[Material provided]
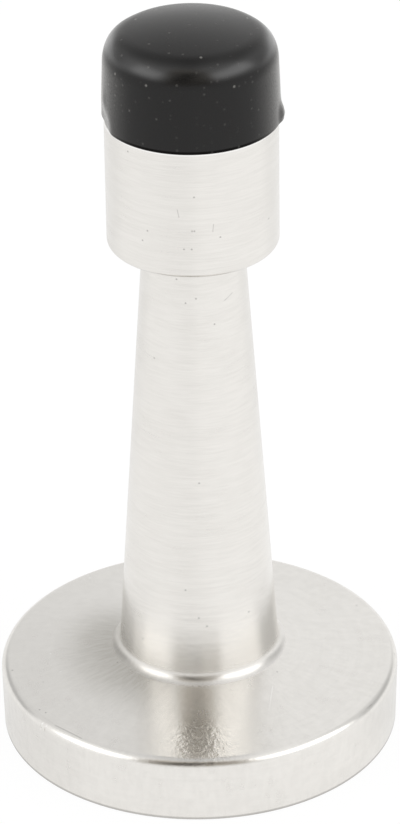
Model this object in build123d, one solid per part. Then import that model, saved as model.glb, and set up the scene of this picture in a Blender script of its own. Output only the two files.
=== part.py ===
from build123d import *

import os
from math import radians, tan

# Floor door stop: a one-piece metal body, and the rubber tip that the door meets.
# The stop stands upright on its flat underside. The origin is the centre of the
# underside, +Z runs up the stem, and all sizes are in millimetres.

# Base, the round foot of the body
BASE_DIAMETER = 42.0
BASE_RIM_HEIGHT = 7.1
BASE_RIM_DRAFT = 0.15
BASE_TOP_RISE = 1.8
BASE_EDGE_RADIUS = 1.0
FLOOR_EDGE_CHAMFER = 0.3

# Shallow relief in the underside, so that only the land round it bears on the floor
LAND_WIDTH = 3.5
RELIEF_DEPTH = 1.0

# Stem, a straight cone from the base up to the head
STEM_LENGTH = 47.3
STEM_FOOT_DIAMETER = 16.8
STEM_NECK_DIAMETER = 10.3
FOOT_CHAMFER = 0.6

# Head, the plain cylinder that carries the tip
HEAD_LENGTH = 13.7
HEAD_DIAMETER = 17.4
HEAD_LOWER_CHAMFER = 0.45
HEAD_UPPER_CHAMFER = 0.15

# Spigot on the head: a lip with a lead-in, above a groove that the tip snaps into
SPIGOT_DIAMETER = 11.0
SPIGOT_UNDERCUT = 0.8
SPIGOT_GROOVE_LENGTH = 2.4
SPIGOT_LIP_LENGTH = 3.6
SPIGOT_LEAD_IN = 1.0

# Rubber tip, a cap pushed over the spigot, with a tapered side and a soft dome
TIP_HEIGHT = 10.1
TIP_OVERHANG = 0.27
TIP_TAPER = 0.34
TIP_CROWN_RISE = 1.4
TIP_SHOULDER_RADIUS = 3.3
TIP_CLEARANCE = 0.05

# Blind tapped hole under the stem, for an M6 hanger bolt, at its tapping size
TAPPING_DIAMETER = 5.0
TAPPED_LENGTH = 18.0
MOUTH_CHAMFER = 0.5
DRILL_POINT_ANGLE = 118.0

# Heights above the floor that follow from the sizes
FOOT_HEIGHT = BASE_RIM_HEIGHT + BASE_TOP_RISE
NECK_HEIGHT = FOOT_HEIGHT + STEM_LENGTH
SEAT_HEIGHT = NECK_HEIGHT + HEAD_LENGTH


def tapped_hole():
    """Drill point, straight wall and chamfered mouth of the blind hole, from its end downwards."""
    wall_radius = TAPPING_DIAMETER / 2
    wall_end = RELIEF_DEPTH + TAPPED_LENGTH
    point_length = wall_radius / tan(radians(DRILL_POINT_ANGLE / 2))
    return [
        (0, wall_end + point_length, 0),
        (wall_radius, wall_end, 0),
        (wall_radius, RELIEF_DEPTH + MOUTH_CHAMFER, 0),
        (wall_radius + MOUTH_CHAMFER, RELIEF_DEPTH, 0),
    ]


def base():
    """Relieved underside, the land that bears on the floor, drafted rim and gently conical top."""
    rim_radius = BASE_DIAMETER / 2
    floor_radius = rim_radius - BASE_RIM_DRAFT
    relief_radius = floor_radius - LAND_WIDTH
    foot_radius = STEM_FOOT_DIAMETER / 2
    top_slope = BASE_TOP_RISE / (rim_radius - foot_radius)
    return [
        (relief_radius, RELIEF_DEPTH, 0),
        (relief_radius, 0, 0),
        (floor_radius - FLOOR_EDGE_CHAMFER, 0, 0),
        (floor_radius, FLOOR_EDGE_CHAMFER, 0),
        (rim_radius, BASE_RIM_HEIGHT, BASE_EDGE_RADIUS),
        (foot_radius + FOOT_CHAMFER, FOOT_HEIGHT - FOOT_CHAMFER * top_slope, 0),
    ]


def stem():
    """Straight taper from the small chamfer at the foot up to the neck."""
    foot_radius = STEM_FOOT_DIAMETER / 2
    neck_radius = STEM_NECK_DIAMETER / 2
    taper = (foot_radius - neck_radius) / STEM_LENGTH
    return [
        (foot_radius - FOOT_CHAMFER * taper, FOOT_HEIGHT + FOOT_CHAMFER, 0),
        (neck_radius, NECK_HEIGHT, 0),
    ]


def head():
    """Plain head with a small chamfer below and a crisp edge above."""
    head_radius = HEAD_DIAMETER / 2
    return [
        (head_radius - HEAD_LOWER_CHAMFER, NECK_HEIGHT, 0),
        (head_radius, NECK_HEIGHT + HEAD_LOWER_CHAMFER, 0),
        (head_radius, SEAT_HEIGHT - HEAD_UPPER_CHAMFER, 0),
        (head_radius - HEAD_UPPER_CHAMFER, SEAT_HEIGHT, 0),
    ]


def spigot(clearance):
    """Groove, lip and lead-in above the seat. The tip's cavity is the same form, wider all round."""
    lip_radius = SPIGOT_DIAMETER / 2 + clearance
    groove_radius = lip_radius - SPIGOT_UNDERCUT
    groove_top = SEAT_HEIGHT + SPIGOT_GROOVE_LENGTH - clearance
    spigot_top = SEAT_HEIGHT + SPIGOT_GROOVE_LENGTH + SPIGOT_LIP_LENGTH + clearance
    return [
        (groove_radius, SEAT_HEIGHT, 0),
        (groove_radius, groove_top, 0),
        (lip_radius, groove_top, 0),
        (lip_radius, spigot_top - SPIGOT_LEAD_IN, 0),
        (lip_radius - SPIGOT_LEAD_IN, spigot_top, 0),
        (0, spigot_top, 0),
    ]


def half_section(corners):
    """Outline through (radius, height, rounding radius) corners, open at its two ends."""
    points = [(radius, height) for radius, height, _ in corners]
    roundings = [rounding for _, _, rounding in corners[1:-1]]
    return FilletPolyline(*points, radius=roundings)


def make_body():
    """Base, stem, head and spigot turned as one piece round the blind hole."""
    corners = tapped_hole() + base() + stem() + head() + spigot(0)
    with BuildPart() as body:
        with BuildSketch(Plane.XZ):
            with BuildLine():
                outline = half_section(corners)
                Line(outline @ 1, outline @ 0)
            make_face()
        revolve(axis=Axis.Z)
    return body.part


def make_rubber_tip():
    """Domed cap, flat on the head and proud of it all round, with its cavity round the spigot."""
    rim_radius = HEAD_DIAMETER / 2 + TIP_OVERHANG
    crown = (0, SEAT_HEIGHT + TIP_HEIGHT)
    shoulder = (rim_radius - TIP_TAPER, SEAT_HEIGHT + TIP_HEIGHT - TIP_CROWN_RISE)
    cavity_and_side = spigot(TIP_CLEARANCE)[::-1] + [(rim_radius, SEAT_HEIGHT, 0), (*shoulder, 0)]
    with BuildPart() as tip:
        with BuildSketch(Plane.XZ) as section:
            with BuildLine():
                outline = half_section(cavity_and_side)
                TangentArc(crown, shoulder, tangent=(1, 0))
                Line(crown, outline @ 0)
            make_face()
            fillet(section.vertices().sort_by_distance(shoulder)[0], TIP_SHOULDER_RADIUS)
        revolve(axis=Axis.Z)
    return tip.part


def main():
    """Write one file for each piece."""
    os.makedirs("parts", exist_ok=True)
    export_step(make_body(), "parts/body.step")
    export_step(make_rubber_tip(), "parts/rubber_tip.step")


main()
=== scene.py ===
# %% [markdown]
# # A floor door stop, turned and dressed on its CAD frame
#
# The real stop is two pieces: a metal body with a satin nickel finish, and a black rubber tip
# pushed over a spigot on its head. Both are round about one upright axis. So the lesson is about
# turning: draw half of a section as a thin wire, round its corners, and spin it round the axis.
# Then comes what a year of use adds, such as nicks, scratches, pits and dust.
#
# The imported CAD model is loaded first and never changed. It gives the sizes that must agree.

# %% Load the fixed frame
from math import atan2, cos, degrees, pi, radians, sin, tan

import bmesh
import bpy
from mathutils import Matrix, Vector


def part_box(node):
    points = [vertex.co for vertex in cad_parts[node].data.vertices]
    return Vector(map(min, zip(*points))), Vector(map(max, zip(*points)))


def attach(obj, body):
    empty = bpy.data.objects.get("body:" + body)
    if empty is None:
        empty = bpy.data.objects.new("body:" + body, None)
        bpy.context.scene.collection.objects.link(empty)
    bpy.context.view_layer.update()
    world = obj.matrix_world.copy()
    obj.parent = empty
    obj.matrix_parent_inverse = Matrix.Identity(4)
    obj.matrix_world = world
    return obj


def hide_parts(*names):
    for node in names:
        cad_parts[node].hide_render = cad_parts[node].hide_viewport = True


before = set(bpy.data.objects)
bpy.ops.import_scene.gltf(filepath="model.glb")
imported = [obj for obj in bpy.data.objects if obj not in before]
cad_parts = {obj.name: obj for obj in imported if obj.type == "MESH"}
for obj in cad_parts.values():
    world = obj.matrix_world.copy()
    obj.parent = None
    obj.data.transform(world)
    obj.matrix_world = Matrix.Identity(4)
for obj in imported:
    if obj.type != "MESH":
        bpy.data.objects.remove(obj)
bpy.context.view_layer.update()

MM = 0.001
body_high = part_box("body")[1]
tip_low, tip_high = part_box("rubber_tip")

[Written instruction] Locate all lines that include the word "points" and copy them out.

[Task response]
    points = [(radius, height) for radius, height, _ in corners]
    return FilletPolyline(*points, radius=roundings)
    points = [vertex.co for vertex in cad_parts[node].data.vertices]
    return Vector(map(min, zip(*points))), Vector(map(max, zip(*points)))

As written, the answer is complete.